We wanted to get to the Acropolis early to avoid the crowds – it opened at 8 and we were there at 5 past. A 20 euro entry fee and we spent the next 2 hours wandering around taking photos, marvelling at the structure that is so famous there’s no need to describe it. By 10 the place was getting crowded so we got out. (We had the Alpine Swifts again, a Blue Rock Thrush, a Eurasian Kestrel perched up on an ancient pillar and several singing Sardinian Warblers).

Back into the shopping and walking and we checked out Monastiraki and Syntagma Squares (the latter where the riots took place a few months ago as people protested the austerity program) and bought some more take-home stuff in the markets, then back to our apartment again for a rest before lunch in a small bar/tavern and the return trip to the airport.

In one of the squares we had a very low parakeet that we are fairly sure was a Monk Parakeet – an introduced species with a well established feral population in Athens.

The flight left on time at 20.15 (Athens time) and was uneventful, landing at 22.30 (Dublin time). Mr H grabbed his bags and took off to get the 22.55 bus to Belfast while I got my hire car and arrived back at my Mum’s place just before midnight.


If you’ve read this far I only hope you have enjoyed it. If you’re an experienced European birder there probably is nothing in my report to excite you, however, if you’re coming to Europe for the first time there may be something of interest.

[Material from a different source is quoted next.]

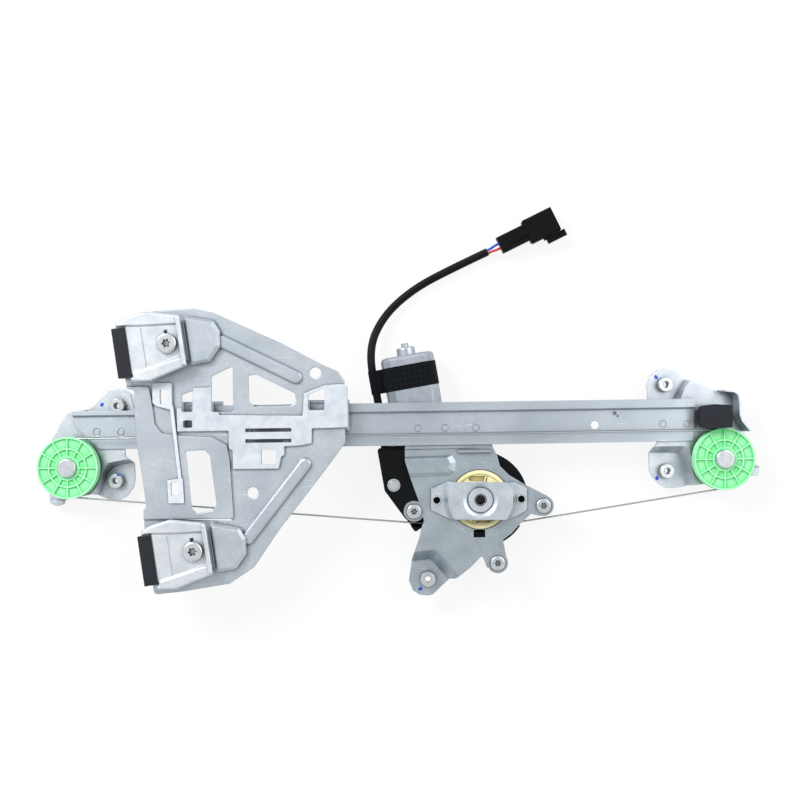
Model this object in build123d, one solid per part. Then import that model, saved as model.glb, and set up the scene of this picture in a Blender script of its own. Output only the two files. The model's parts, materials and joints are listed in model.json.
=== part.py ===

One thing worth noting – it was bloody hard work. The birds remained difficult to see, discreet, flighty and were a bit thin on the ground. We believe we may have been a couple of weeks late for the main southerly migration, but, even given that, it was still hard work. We did get a grand total of 175 species, I did achieve 42 lifers and 8 new birds for my European list, 5 new reptiles, 13 new butterflies, 3 mammals and 1 amphibian. Mr H had 16 lifers. We knew going in that it wasn’t the best time of year, but had hoped to connect with more migrants, however, we had a great trip with no major dramas and for two old friends (we’re both 62 and have been friends for 50 years) we had a good time.